武蔵 高坂館(東松山市)

館址西側に残る土塁

名門扇谷上杉一族の出と云われる加賀爪氏の陣屋

所在地

埼玉県東松山市高坂大字高済寺834(高済寺)

形状

丘城(崖端城)

現状・遺構等

現状:高済寺、住宅地
遺構等:土塁、櫓台、堀、説明板

満足度

★★☆☆☆

訪城日

2007/08/04

歴史等

もとは、江戸氏の流れをくむ高坂刑部の館があったと伝えられるが詳らかではない。
名門扇谷上杉一族の出といわれる加賀爪氏は、政尚の代に徳川家康に仕え、長久手の戦、小田原征伐に戦功があり、文禄元年(1592) 武蔵比企と相模高座両郡において3千石を知行して高坂館跡地に陣屋を構えた。
政尚の子忠澄は慶長5年(1600)の関ヶ原合戦、元和元年(1615)の大阪の陣に出陣し、大坂の陣では、大坂城落城の時に、 豊臣秀頼の捜索を命じられた。
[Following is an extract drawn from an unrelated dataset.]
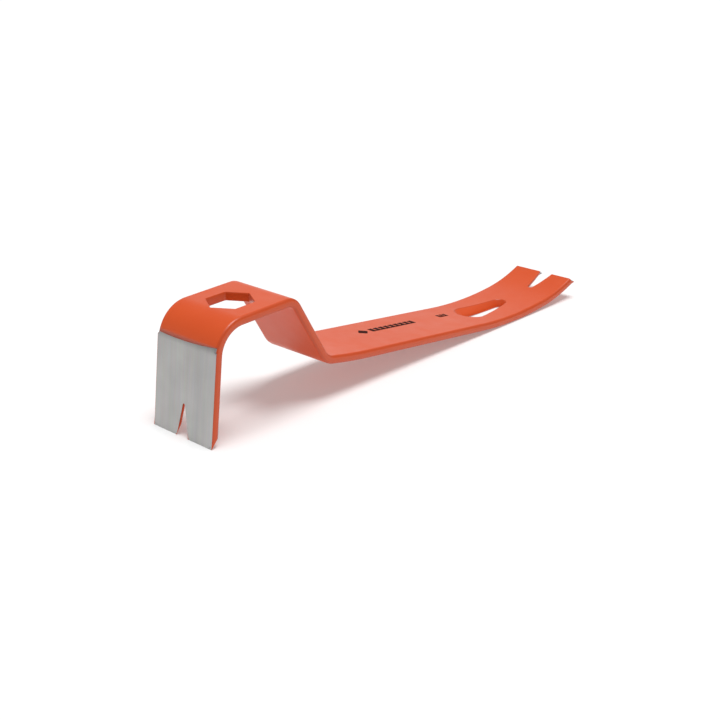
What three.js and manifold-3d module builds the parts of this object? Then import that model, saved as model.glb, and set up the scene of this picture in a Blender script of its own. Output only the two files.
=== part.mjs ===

そして、慶長5年(1600)に目付、寛永2年(1625)武蔵・下総両国内で4千5百石を領した。さらに、 寛永8年(1631)に江戸町奉行に就任して9千5百石を領し、寛永17年(1640)には大目付となった。
次の直澄は旗本中の乱暴者として通っていたようであるが、書院番隊長、寺社奉行も勤め、寛文8年(1668)1万3千石を領有した。
直澄の子の直清の時に、成瀬氏との間で領地問題を起こし、天和元年(1681)に領地没収されて廃藩となった。
『「現地説明板」、「藩と城下町の事典(東京堂出版刊)」他より』

現況・登城記・感想等

高済寺の西側に土塁が残り、土塁の外(西)側には堀も残っている。
土塁の高さは郭内からでも3mはあろうかと思われ、また幅もかなりのもので、見応えがある。 土塁の北と南の端は古墳を利用した櫓台だったようだが、今では、北の櫓台跡には「加賀爪氏累代の墓」が、南の櫓台跡には「城山稲荷の祠」 が建てられている。
土塁の外(西)側に残る堀もはっきりと残っており、土塁からの高さは6m以上、堀幅は7~8m程あるのではと思われる。
東側の河岸の方へ降りて行くと、ここにも土塁跡と堀跡(尤も、川を利用したもののようだが)らしいのが残っていた。
これら立派な土塁と堀を見ると、高坂館は陣屋とは云いながらも、なかなかの防御機能を持っていたようだ。
(2007/08/04登城して)

ギャラリー

㊧高済寺、㊨門の横に建つ「加賀爪氏累代墓」の石碑と標柱
 

土塁(城山稲荷手前から撮影)
土塁の高さは郭内からでも3mはあろうかと思われ、また幅もかなりのもので、見応えがある。一番奥(北) の櫓台跡は「加賀爪氏累代の墓」が。

㊧土塁南側櫓台跡に建つ城山稲荷、㊨稲荷から見る土塁
 

土塁北側櫓台上の加賀爪氏累代の墓(奥上)

館西側の土塁と堀(加賀爪氏墓の所から撮影)

土塁西(外)側の堀
土塁の外(西)側に残る堀もはっきりと残っており、土塁からの高さは6m以上、 堀幅は8m以上以上あるのではと思われる。